Need money to bridge the gap between your business idea and entrepreneurial reality? A business loan might be the next stop if you’ve got a solid plan and some, but not all, the funds you need to get up and running. Business loans from banks generally break down into two categories: Commercial or conventional, which are backed by the bank; and SBA, which are insured by the U.S. Small Business Administration.
A “small business” is one defined as an enterprise with fewer than 500 employees that makes less than $5 million in taxable net income, with a net worth of less than $15 million. In order to get a loan, businesses need “skin in the game”— some kind of funding source that is typically from personal savings, other business profits or assets, credit cards, or a personal asset, such as a savings account or property. Loans can be used, for example, to buy equipment or real estate, make payroll and purchase inventory.
Loan amounts can range from less than $5,000 to more than $1 million, but most generally fall in the $10,000 to $250,000 range for firms with employees. And 39.5 percent of one-person businesses take out less than $5,000.
How do the loans compare?
Commercial and SBA loans both originate at a bank. Usually, when you apply for a loan, your lender will let you know if you’re qualified based on your credit and business history, the amount requested, and the viability of the business.
Some banks may be able to offer more flexible and favorable terms on SBA loans for qualified buyers.
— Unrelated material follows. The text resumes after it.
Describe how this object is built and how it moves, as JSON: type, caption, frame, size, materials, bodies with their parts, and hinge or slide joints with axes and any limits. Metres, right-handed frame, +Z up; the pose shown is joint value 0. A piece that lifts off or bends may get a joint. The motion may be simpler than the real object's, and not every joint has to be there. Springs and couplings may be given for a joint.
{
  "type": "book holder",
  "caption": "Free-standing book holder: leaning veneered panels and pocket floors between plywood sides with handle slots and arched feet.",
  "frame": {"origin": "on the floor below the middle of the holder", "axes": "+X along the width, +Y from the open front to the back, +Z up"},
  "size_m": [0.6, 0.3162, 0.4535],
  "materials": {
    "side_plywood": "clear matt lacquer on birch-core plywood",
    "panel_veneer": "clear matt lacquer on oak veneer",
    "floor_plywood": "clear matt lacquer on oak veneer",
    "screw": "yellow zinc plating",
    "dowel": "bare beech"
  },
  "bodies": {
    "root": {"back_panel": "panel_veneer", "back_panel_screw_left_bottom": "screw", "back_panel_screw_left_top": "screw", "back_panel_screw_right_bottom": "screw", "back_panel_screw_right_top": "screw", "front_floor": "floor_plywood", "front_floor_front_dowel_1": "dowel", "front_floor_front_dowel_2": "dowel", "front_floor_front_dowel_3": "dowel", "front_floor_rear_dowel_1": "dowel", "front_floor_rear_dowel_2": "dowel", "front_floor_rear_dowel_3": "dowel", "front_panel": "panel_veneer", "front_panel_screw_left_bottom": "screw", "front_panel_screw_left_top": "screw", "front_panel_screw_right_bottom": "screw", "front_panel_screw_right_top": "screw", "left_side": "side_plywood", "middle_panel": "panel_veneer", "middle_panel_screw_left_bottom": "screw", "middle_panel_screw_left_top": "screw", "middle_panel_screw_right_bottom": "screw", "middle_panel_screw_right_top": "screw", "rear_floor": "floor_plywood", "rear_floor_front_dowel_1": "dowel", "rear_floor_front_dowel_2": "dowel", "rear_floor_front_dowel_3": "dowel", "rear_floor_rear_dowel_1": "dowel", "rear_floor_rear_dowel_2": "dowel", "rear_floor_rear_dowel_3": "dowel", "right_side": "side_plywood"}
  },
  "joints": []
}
For example, at BBVA Compass, veterans who own 51 percent or more of a business can have loan fees waived, which can add up to tens of thousands of dollars.
The bank also offers programs that can bundle different aspects of the business into one SBA loan, says Rosaline Aguirre Fletcher, SBA sales manager for BBVA Compass.
“For example, on real estate, instead of putting 20 percent cash down, we would only be asking for 10 percent cash down. So an SBA loan is an advantage to a small business owner for them to be able to preserve cash, either to have it available for their business needs, or for their personal needs, and be able to build up a coffer to help build their business wealth, and not put all their business wealth into an asset like real estate or equipment,” says Aguirre Fletcher.
The loan terms might also be different. “Our [SBA] terms are longer than conventional terms that the other side of the bank would be offering, so instead of doing a real estate loan on 15 or 20 years, we’re able to do it at 25 years, so the actual monthly payment is smaller,” she says. “Then of course that contributes to their monthly cash flow and enables them to save more money.”
According to the SBA, the interest rate of a loan can vary widely. Short-term commercial loans can have higher interest rates (up to 45 percent over four months), as do credit cards (around 13 percent). But usually, interest rates for SBA and commercial loans can be anywhere from 3.99 percent to 6 percent, depending on credit and the way the money will be used, Aguirre Fletcher says.
The one advantage a commercial loan might have over an SBA loan is fewer fees, Aguirre Fletcher says. As with any other kind of major financial transaction, it pays to shop around for the best interest rate that suits your needs. She says if there’s ever a question, ask your lender to sit down and show you the math so you can make the best decision for yourself and your business.